---- Data shown
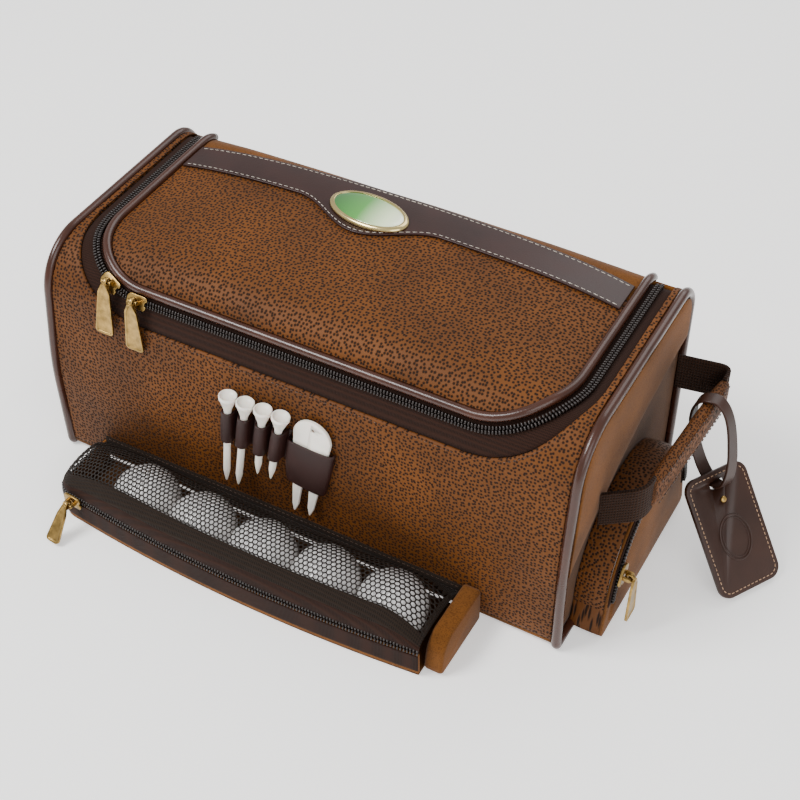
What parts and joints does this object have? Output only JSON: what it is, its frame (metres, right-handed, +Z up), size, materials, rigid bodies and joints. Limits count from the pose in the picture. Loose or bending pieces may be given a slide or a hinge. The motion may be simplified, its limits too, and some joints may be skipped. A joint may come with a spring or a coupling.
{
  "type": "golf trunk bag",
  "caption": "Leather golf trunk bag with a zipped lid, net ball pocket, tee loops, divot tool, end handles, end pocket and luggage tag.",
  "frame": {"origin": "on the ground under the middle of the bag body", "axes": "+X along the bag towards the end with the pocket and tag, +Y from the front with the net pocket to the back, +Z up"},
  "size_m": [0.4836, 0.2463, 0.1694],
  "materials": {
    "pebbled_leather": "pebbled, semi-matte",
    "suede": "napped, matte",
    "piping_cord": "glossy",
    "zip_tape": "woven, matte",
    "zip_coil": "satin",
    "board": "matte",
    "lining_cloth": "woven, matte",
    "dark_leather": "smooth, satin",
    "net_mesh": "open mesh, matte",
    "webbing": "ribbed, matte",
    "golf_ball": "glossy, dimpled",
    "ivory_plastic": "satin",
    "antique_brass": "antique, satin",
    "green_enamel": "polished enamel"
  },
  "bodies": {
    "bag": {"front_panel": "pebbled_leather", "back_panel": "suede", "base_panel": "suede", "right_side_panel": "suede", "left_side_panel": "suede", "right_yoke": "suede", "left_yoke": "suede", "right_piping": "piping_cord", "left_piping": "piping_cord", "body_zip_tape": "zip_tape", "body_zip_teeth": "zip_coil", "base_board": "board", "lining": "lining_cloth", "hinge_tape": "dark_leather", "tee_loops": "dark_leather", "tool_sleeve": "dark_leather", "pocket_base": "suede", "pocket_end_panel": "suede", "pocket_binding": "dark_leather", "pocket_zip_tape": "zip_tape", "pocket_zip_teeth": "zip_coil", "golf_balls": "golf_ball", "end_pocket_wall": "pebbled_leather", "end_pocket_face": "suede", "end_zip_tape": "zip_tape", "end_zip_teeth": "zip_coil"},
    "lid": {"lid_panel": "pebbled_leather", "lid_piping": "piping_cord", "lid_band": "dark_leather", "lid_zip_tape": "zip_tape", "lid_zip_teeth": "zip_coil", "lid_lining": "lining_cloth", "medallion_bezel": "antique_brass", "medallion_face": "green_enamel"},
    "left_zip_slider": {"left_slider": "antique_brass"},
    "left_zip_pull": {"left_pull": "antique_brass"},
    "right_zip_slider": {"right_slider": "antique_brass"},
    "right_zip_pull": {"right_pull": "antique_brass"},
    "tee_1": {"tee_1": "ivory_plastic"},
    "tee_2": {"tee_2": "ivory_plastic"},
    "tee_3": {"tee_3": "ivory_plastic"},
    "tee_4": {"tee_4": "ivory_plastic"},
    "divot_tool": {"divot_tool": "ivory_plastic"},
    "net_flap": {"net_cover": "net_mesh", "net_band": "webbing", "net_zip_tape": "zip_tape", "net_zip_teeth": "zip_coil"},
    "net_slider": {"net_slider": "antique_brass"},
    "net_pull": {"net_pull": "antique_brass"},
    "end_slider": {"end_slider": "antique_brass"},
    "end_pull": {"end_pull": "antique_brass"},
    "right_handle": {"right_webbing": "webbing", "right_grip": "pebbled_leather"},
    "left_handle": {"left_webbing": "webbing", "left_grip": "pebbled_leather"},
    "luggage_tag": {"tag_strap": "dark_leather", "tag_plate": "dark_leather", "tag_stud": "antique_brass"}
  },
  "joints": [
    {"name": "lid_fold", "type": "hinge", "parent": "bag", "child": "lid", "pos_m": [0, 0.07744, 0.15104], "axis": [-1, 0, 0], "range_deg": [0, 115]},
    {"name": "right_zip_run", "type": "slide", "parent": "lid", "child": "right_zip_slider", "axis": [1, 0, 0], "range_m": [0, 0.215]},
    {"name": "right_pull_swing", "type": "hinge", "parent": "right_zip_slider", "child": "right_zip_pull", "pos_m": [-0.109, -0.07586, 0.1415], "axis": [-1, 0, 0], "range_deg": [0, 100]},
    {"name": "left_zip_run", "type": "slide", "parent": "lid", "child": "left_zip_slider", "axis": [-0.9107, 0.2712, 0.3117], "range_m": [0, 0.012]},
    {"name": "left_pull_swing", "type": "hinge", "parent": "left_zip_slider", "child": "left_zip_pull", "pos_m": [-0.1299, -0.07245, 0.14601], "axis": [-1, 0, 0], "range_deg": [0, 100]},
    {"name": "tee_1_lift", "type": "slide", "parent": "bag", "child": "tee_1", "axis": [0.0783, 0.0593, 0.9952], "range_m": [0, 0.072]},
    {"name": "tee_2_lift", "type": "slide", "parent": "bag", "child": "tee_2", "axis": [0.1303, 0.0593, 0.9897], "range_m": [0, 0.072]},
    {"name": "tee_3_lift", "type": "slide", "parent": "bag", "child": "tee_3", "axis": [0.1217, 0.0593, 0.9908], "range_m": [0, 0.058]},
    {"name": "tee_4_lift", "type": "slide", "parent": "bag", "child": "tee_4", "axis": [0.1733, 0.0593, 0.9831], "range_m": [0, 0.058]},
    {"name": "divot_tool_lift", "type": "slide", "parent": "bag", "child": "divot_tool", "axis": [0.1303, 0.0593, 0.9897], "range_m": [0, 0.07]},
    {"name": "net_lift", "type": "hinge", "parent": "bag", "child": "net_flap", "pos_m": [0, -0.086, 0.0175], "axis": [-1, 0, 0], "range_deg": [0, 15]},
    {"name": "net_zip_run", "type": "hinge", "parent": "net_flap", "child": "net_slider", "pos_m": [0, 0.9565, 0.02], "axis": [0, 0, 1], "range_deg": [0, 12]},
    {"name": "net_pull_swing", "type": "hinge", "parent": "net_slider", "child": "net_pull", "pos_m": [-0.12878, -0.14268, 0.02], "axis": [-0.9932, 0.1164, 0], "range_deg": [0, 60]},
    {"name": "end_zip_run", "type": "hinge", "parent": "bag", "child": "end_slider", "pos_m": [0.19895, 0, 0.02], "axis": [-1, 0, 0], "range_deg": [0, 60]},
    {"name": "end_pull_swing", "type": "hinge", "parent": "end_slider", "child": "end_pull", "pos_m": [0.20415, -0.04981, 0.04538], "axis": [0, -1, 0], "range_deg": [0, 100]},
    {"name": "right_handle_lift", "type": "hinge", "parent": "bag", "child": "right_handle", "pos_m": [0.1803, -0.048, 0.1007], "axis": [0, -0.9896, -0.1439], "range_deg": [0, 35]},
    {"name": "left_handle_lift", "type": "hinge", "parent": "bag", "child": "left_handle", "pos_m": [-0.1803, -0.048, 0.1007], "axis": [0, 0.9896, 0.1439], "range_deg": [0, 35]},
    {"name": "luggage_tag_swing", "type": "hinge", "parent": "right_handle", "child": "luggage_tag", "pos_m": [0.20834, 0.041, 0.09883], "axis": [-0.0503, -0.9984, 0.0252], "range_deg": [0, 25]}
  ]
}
--------
Exercise.
Output the lines above verbatim and in full.

Worked solution.
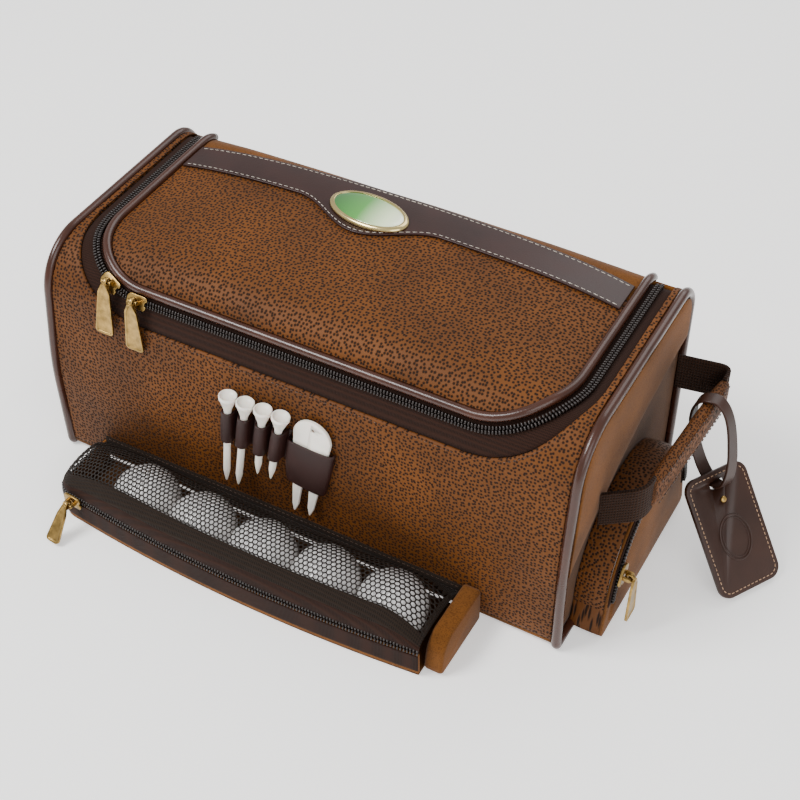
What parts and joints does this object have? Output only JSON: what it is, its frame (metres, right-handed, +Z up), size, materials, rigid bodies and joints. Limits count from the pose in the picture. Loose or bending pieces may be given a slide or a hinge. The motion may be simplified, its limits too, and some joints may be skipped. A joint may come with a spring or a coupling.
{
  "type": "golf trunk bag",
  "caption": "Leather golf trunk bag with a zipped lid, net ball pocket, tee loops, divot tool, end handles, end pocket and luggage tag.",
  "frame": {"origin": "on the ground under the middle of the bag body", "axes": "+X along the bag towards the end with the pocket and tag, +Y from the front with the net pocket to the back, +Z up"},
  "size_m": [0.4836, 0.2463, 0.1694],
  "materials": {
    "pebbled_leather": "pebbled, semi-matte",
    "suede": "napped, matte",
    "piping_cord": "glossy",
    "zip_tape": "woven, matte",
    "zip_coil": "satin",
    "board": "matte",
    "lining_cloth": "woven, matte",
    "dark_leather": "smooth, satin",
    "net_mesh": "open mesh, matte",
    "webbing": "ribbed, matte",
    "golf_ball": "glossy, dimpled",
    "ivory_plastic": "satin",
    "antique_brass": "antique, satin",
    "green_enamel": "polished enamel"
  },
  "bodies": {
    "bag": {"front_panel": "pebbled_leather", "back_panel": "suede", "base_panel": "suede", "right_side_panel": "suede", "left_side_panel": "suede", "right_yoke": "suede", "left_yoke": "suede", "right_piping": "piping_cord", "left_piping": "piping_cord", "body_zip_tape": "zip_tape", "body_zip_teeth": "zip_coil", "base_board": "board", "lining": "lining_cloth", "hinge_tape": "dark_leather", "tee_loops": "dark_leather", "tool_sleeve": "dark_leather", "pocket_base": "suede", "pocket_end_panel": "suede", "pocket_binding": "dark_leather", "pocket_zip_tape": "zip_tape", "pocket_zip_teeth": "zip_coil", "golf_balls": "golf_ball", "end_pocket_wall": "pebbled_leather", "end_pocket_face": "suede", "end_zip_tape": "zip_tape", "end_zip_teeth": "zip_coil"},
    "lid": {"lid_panel": "pebbled_leather", "lid_piping": "piping_cord", "lid_band": "dark_leather", "lid_zip_tape": "zip_tape", "lid_zip_teeth": "zip_coil", "lid_lining": "lining_cloth", "medallion_bezel": "antique_brass", "medallion_face": "green_enamel"},
    "left_zip_slider": {"left_slider": "antique_brass"},
    "left_zip_pull": {"left_pull": "antique_brass"},
    "right_zip_slider": {"right_slider": "antique_brass"},
    "right_zip_pull": {"right_pull": "antique_brass"},
    "tee_1": {"tee_1": "ivory_plastic"},
    "tee_2": {"tee_2": "ivory_plastic"},
    "tee_3": {"tee_3": "ivory_plastic"},
    "tee_4": {"tee_4": "ivory_plastic"},
    "divot_tool": {"divot_tool": "ivory_plastic"},
    "net_flap": {"net_cover": "net_mesh", "net_band": "webbing", "net_zip_tape": "zip_tape", "net_zip_teeth": "zip_coil"},
    "net_slider": {"net_slider": "antique_brass"},
    "net_pull": {"net_pull": "antique_brass"},
    "end_slider": {"end_slider": "antique_brass"},
    "end_pull": {"end_pull": "antique_brass"},
    "right_handle": {"right_webbing": "webbing", "right_grip": "pebbled_leather"},
    "left_handle": {"left_webbing": "webbing", "left_grip": "pebbled_leather"},
    "luggage_tag": {"tag_strap": "dark_leather", "tag_plate": "dark_leather", "tag_stud": "antique_brass"}
  },
  "joints": [
    {"name": "lid_fold", "type": "hinge", "parent": "bag", "child": "lid", "pos_m": [0, 0.07744, 0.15104], "axis": [-1, 0, 0], "range_deg": [0, 115]},
    {"name": "right_zip_run", "type": "slide", "parent": "lid", "child": "right_zip_slider", "axis": [1, 0, 0], "range_m": [0, 0.215]},
    {"name": "right_pull_swing", "type": "hinge", "parent": "right_zip_slider", "child": "right_zip_pull", "pos_m": [-0.109, -0.07586, 0.1415], "axis": [-1, 0, 0], "range_deg": [0, 100]},
    {"name": "left_zip_run", "type": "slide", "parent": "lid", "child": "left_zip_slider", "axis": [-0.9107, 0.2712, 0.3117], "range_m": [0, 0.012]},
    {"name": "left_pull_swing", "type": "hinge", "parent": "left_zip_slider", "child": "left_zip_pull", "pos_m": [-0.1299, -0.07245, 0.14601], "axis": [-1, 0, 0], "range_deg": [0, 100]},
    {"name": "tee_1_lift", "type": "slide", "parent": "bag", "child": "tee_1", "axis": [0.0783, 0.0593, 0.9952], "range_m": [0, 0.072]},
    {"name": "tee_2_lift", "type": "slide", "parent": "bag", "child": "tee_2", "axis": [0.1303, 0.0593, 0.9897], "range_m": [0, 0.072]},
    {"name": "tee_3_lift", "type": "slide", "parent": "bag", "child": "tee_3", "axis": [0.1217, 0.0593, 0.9908], "range_m": [0, 0.058]},
    {"name": "tee_4_lift", "type": "slide", "parent": "bag", "child": "tee_4", "axis": [0.1733, 0.0593, 0.9831], "range_m": [0, 0.058]},
    {"name": "divot_tool_lift", "type": "slide", "parent": "bag", "child": "divot_tool", "axis": [0.1303, 0.0593, 0.9897], "range_m": [0, 0.07]},
    {"name": "net_lift", "type": "hinge", "parent": "bag", "child": "net_flap", "pos_m": [0, -0.086, 0.0175], "axis": [-1, 0, 0], "range_deg": [0, 15]},
    {"name": "net_zip_run", "type": "hinge", "parent": "net_flap", "child": "net_slider", "pos_m": [0, 0.9565, 0.02], "axis": [0, 0, 1], "range_deg": [0, 12]},
    {"name": "net_pull_swing", "type": "hinge", "parent": "net_slider", "child": "net_pull", "pos_m": [-0.12878, -0.14268, 0.02], "axis": [-0.9932, 0.1164, 0], "range_deg": [0, 60]},
    {"name": "end_zip_run", "type": "hinge", "parent": "bag", "child": "end_slider", "pos_m": [0.19895, 0, 0.02], "axis": [-1, 0, 0], "range_deg": [0, 60]},
    {"name": "end_pull_swing", "type": "hinge", "parent": "end_slider", "child": "end_pull", "pos_m": [0.20415, -0.04981, 0.04538], "axis": [0, -1, 0], "range_deg": [0, 100]},
    {"name": "right_handle_lift", "type": "hinge", "parent": "bag", "child": "right_handle", "pos_m": [0.1803, -0.048, 0.1007], "axis": [0, -0.9896, -0.1439], "range_deg": [0, 35]},
    {"name": "left_handle_lift", "type": "hinge", "parent": "bag", "child": "left_handle", "pos_m": [-0.1803, -0.048, 0.1007], "axis": [0, 0.9896, 0.1439], "range_deg": [0, 35]},
    {"name": "luggage_tag_swing", "type": "hinge", "parent": "right_handle", "child": "luggage_tag", "pos_m": [0.20834, 0.041, 0.09883], "axis": [-0.0503, -0.9984, 0.0252], "range_deg": [0, 25]}
  ]
}